There are also fun edge cases with foreign banks, corporate/government cards, etc etc. Paypal says they (very rarely) get chargebacks 540 days out.



With crowdfunding the date of delivery is the date the campaign completes, not the date the rewards, if any, are shipped/published/whatever. At worst given the typical 30 day campaign that means they don't need to worry about chargebacks more than 220 days out. That's still nearly a year, but honestly I think once a campaign funds they shouldn't even process chargebacks against it unless the original backing can be shown to be fraudulent (I.E. stolen CC).


It seems that way to me too. Funding a campaign isn't buying a product (and that we have coming to treat it as such is a Problem). The question, I suppose, is whether the credit card company will see it that way.

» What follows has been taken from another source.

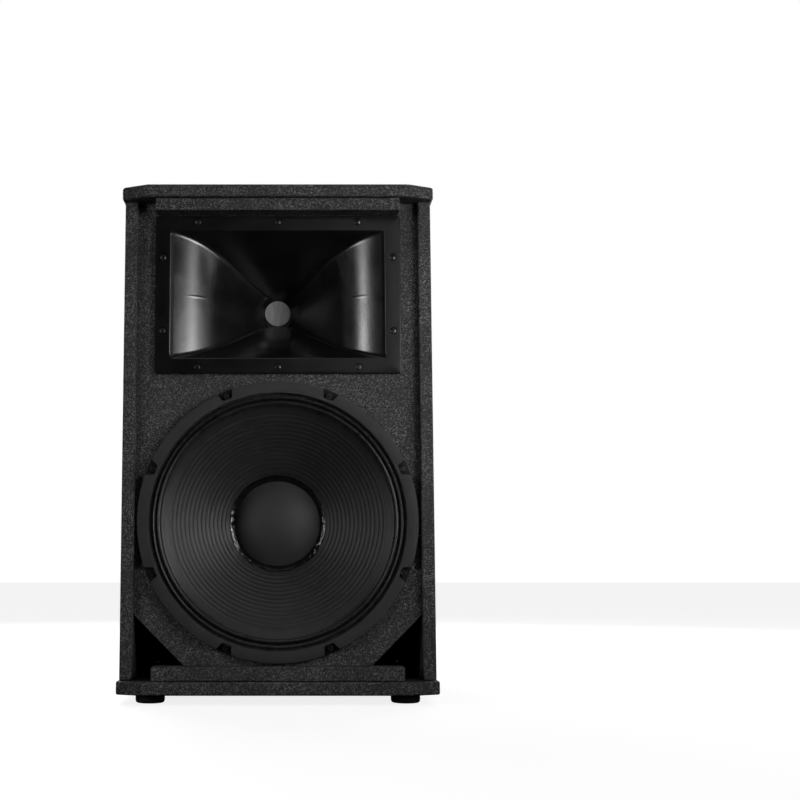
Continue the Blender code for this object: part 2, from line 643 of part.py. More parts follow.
def smooth_route(knots, count):
    """Points along a smooth curve through the knots."""
    knots = [Vector(knot) for knot in knots]
    padded = [2 * knots[0] - knots[1]] + knots + [2 * knots[-1] - knots[-2]]
    spans = len(knots) - 1
    points = []
    for index in range(count):
        place = spans * index / (count - 1)
        span = min(int(place), spans - 1)
        t = place - span
        before, start, end, after = padded[span:span + 4]
        square = (2 * before - 5 * start + 4 * end - after) * t ** 2
        cube = (3 * start - before - 3 * end + after) * t ** 3
        points.append(0.5 * (2 * start + (end - before) * t + square + cube))
    return points


def lead(name, knots, count):
    points = smooth_route(knots, count)
    curve = bpy.data.curves.new(name, "CURVE")
    curve.dimensions = "3D"
    curve.bevel_depth = LEAD_RADIUS
    curve.bevel_resolution = 2
    curve.use_fill_caps = True
    spline = curve.splines.new("POLY")
    spline.points.add(len(points) - 1)
    for target, point in zip(spline.points, points):
        target.co = (*point, 1.0)
    curve.materials.append(material("lead"))
    bpy.context.scene.collection.objects.link(bpy.data.objects.new(name, curve))


def leads():
    """The woofer's lead lies on the brace and the magnet. The horn driver's hangs down to the brace."""
    board = 0.1800 - GAP
    on_brace = 0.370 + LEAD_RADIUS + GAP
    lead("input_lead", [(-0.024, 0.1591, 0.150), (-0.024, 0.147, 0.151), (-0.023, 0.136, 0.158),
                        (-0.021, 0.131, 0.175), (-0.018, 0.134, 0.198), (-0.015, 0.143, 0.222),
                        (-0.012, 0.155, 0.245), (-0.010, 0.167, 0.259), (-0.010, board, 0.262)], 26)
    lead("woofer_lead", [(0.045, board, 0.348), (0.045, 0.165, 0.3475), (0.044, 0.145, 0.352),
                         (0.042, 0.127, 0.3670), (0.039, 0.112, 0.3745), (0.035, 0.096, on_brace + GAP),
                         (0.028, 0.076, on_brace), (0.019, 0.057, on_brace), (0.011, 0.040, on_brace),
                         (0.007, 0.027, 0.3733), (0.004, 0.012, 0.3690), (0.001, -0.004, 0.3620),
                         (0.000, -0.020, 0.3560), (0.000, -0.036, 0.3543), (0.000, -0.0549, 0.3543)], 44)
    lead("driver_lead", [(-0.015, board, 0.351), (-0.015, 0.165, 0.3505), (-0.016, 0.145, 0.354),
                         (-0.017, 0.128, 0.3670), (-0.018, 0.113, 0.3745), (-0.018, 0.098, on_brace + GAP),
                         (-0.016, 0.082, on_brace), (-0.012, 0.068, 0.3750), (-0.006, 0.058, 0.385),
                         (-0.002, 0.053, 0.405), (0.000, 0.051, 0.440), (0.000, 0.050, 0.480),
                         (0.000, 0.048, 0.510), (0.000, 0.042, 0.526), (0.000, 0.0335, 0.5325),
                         (0.000, 0.0240, 0.533)], 44)


def build():
    clear_scene()
    forward = (math.pi / 2, 0, 0)
    woofer_axis = axis_empty("woofer_axis", (0, BAFFLE_Y, WOOFER_Z), forward)
    horn_axis = axis_empty("horn_axis", (0, HORN_FRONT_Y, HORN_Z), forward)
    driver_axis = axis_empty("driver_axis", (0, HORN_FRONT_Y + THROAT_DEPTH, HORN_Z), forward)
    dish_axis = axis_empty("dish_axis", (0, BACK_PANEL_Y, DISH_Z), (-math.pi / 2, 0, 0))

    cap_board("top_panel", CEILING_Z, HEIGHT)
    bottom = cap_board("bottom_panel", FOOT_HEIGHT, FLOOR_Z)
    combine(bottom, rod("pole_hole", POLE_HOLE_RADIUS, 0, 2 * FLOOR_Z, 20, "paint"), "DIFFERENCE")
    side_panel("left_side_panel", -1)
    side_panel("right_side_panel", 1)
    back_panel()
    front_baffle(woofer_axis)
    batten("top_grille_batten", CEILING_Z - TOP_BATTEN_HEIGHT, CEILING_Z - GAP)
    batten("bottom_grille_batten", FLOOR_Z + GAP, FLOOR_Z + BOTTOM_BATTEN_HEIGHT)
    port_board("left_port_board", -1)
    port_board("right_port_board", 1)
    cross_brace()
    damping_wadding()
    for depth_name, y in (("front", FRONT_Y + FOOT_INSET), ("rear", BACK_Y - FOOT_INSET)):
        for side_name, x in (("left", -FOOT_X), ("right", FOOT_X)):
            foot(f"{depth_name}_{side_name}_foot", x, y)
    pole_socket()
    handle("left_handle", -1)
    handle("right_handle", 1)

    horn_flare(horn_axis)
    horn_gasket()
    throat_screen(driver_axis)
    driver_pole_plate(driver_axis)
    driver_phase_plug(driver_axis)
    driver_diaphragm(driver_axis)
    driver_stack(driver_axis)

    woofer_frame(woofer_axis)
    woofer_gasket_ring(woofer_axis)
    woofer_cone(woofer_axis)
    woofer_dust_cap(woofer_axis)
    woofer_voice_coil(woofer_axis)
    woofer_surround(woofer_axis)
    woofer_motor(woofer_axis)
    woofer_screws(woofer_axis)

    input_dish(dish_axis)
    crossover()
    leads()


build()
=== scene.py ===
"""Looks of the two-way PA speaker cabinet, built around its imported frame.

Metres, +Z up, the front faces -Y. Each driver is made about its own axis, local +Z the way it faces.
"""

import math

import bmesh
import bpy
from mathutils import Matrix, Vector, noise


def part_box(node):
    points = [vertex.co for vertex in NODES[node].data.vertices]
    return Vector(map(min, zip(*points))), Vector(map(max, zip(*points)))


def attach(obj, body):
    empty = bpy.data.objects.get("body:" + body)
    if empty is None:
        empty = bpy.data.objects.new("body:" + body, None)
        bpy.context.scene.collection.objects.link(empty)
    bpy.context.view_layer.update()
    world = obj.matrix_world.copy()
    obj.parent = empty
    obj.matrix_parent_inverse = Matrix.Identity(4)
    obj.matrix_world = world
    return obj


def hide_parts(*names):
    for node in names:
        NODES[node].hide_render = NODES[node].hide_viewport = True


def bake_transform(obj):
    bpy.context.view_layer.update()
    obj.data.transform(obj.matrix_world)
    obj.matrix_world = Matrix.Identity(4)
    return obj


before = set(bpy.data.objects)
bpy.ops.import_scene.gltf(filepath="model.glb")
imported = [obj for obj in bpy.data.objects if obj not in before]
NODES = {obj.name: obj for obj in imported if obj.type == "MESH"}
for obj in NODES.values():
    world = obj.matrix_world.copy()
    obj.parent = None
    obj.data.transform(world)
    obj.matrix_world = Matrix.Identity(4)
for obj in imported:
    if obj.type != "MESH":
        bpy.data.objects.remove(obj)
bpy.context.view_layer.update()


def middle(name):
    low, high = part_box(name)
    return (low + high) / 2


CABINET = "cabinet"
CONE_BODY = "woofer_moving"

# Places that the frame gives
TOP_LOW, TOP_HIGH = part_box("top_panel")
BOTTOM_LOW, BOTTOM_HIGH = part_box("bottom_panel")
SIDE_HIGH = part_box("right_side_panel")[1]
HANDLE = middle("right_handle")

GAP = 0.0003
BAFFLE_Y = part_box("front_baffle")[0].y
HORN_Z = middle("horn_flare").z
WOOFER_Z = middle("woofer_gasket_ring").z
FORWARD = Matrix.Rotation(math.pi / 2, 4, "X")
BACKWARD = Matrix.Rotation(-math.pi / 2, 4, "X")
WOOFER = Matrix.Translation((0, BAFFLE_Y, WOOFER_Z)) @ FORWARD
HORN = Matrix.Translation((0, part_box("horn_flare")[0].y, HORN_Z)) @ FORWARD
DISH = Matrix.Translation((0, SIDE_HIGH.y, middle("input_dish").z)) @ BACKWARD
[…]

Years ago, when I was working on a shareware app for the Mac (long before the App Store), I released the beta as donationware, and gave users the incentive of a free license for version 1.0 if they donated a certain amount (which increased with each update). It was very small scale, but it allowed me to bring in some income while I was working on the project, and gave me an incentive to get it done. But it was an incentive for a donation, and that donation could be any amount. It wasn't a preorder, and it would have been silly to treat it as such.

It actually hadn't occurred to me until just now that what I was doing was crowdfunding before it was called "crowdfunding".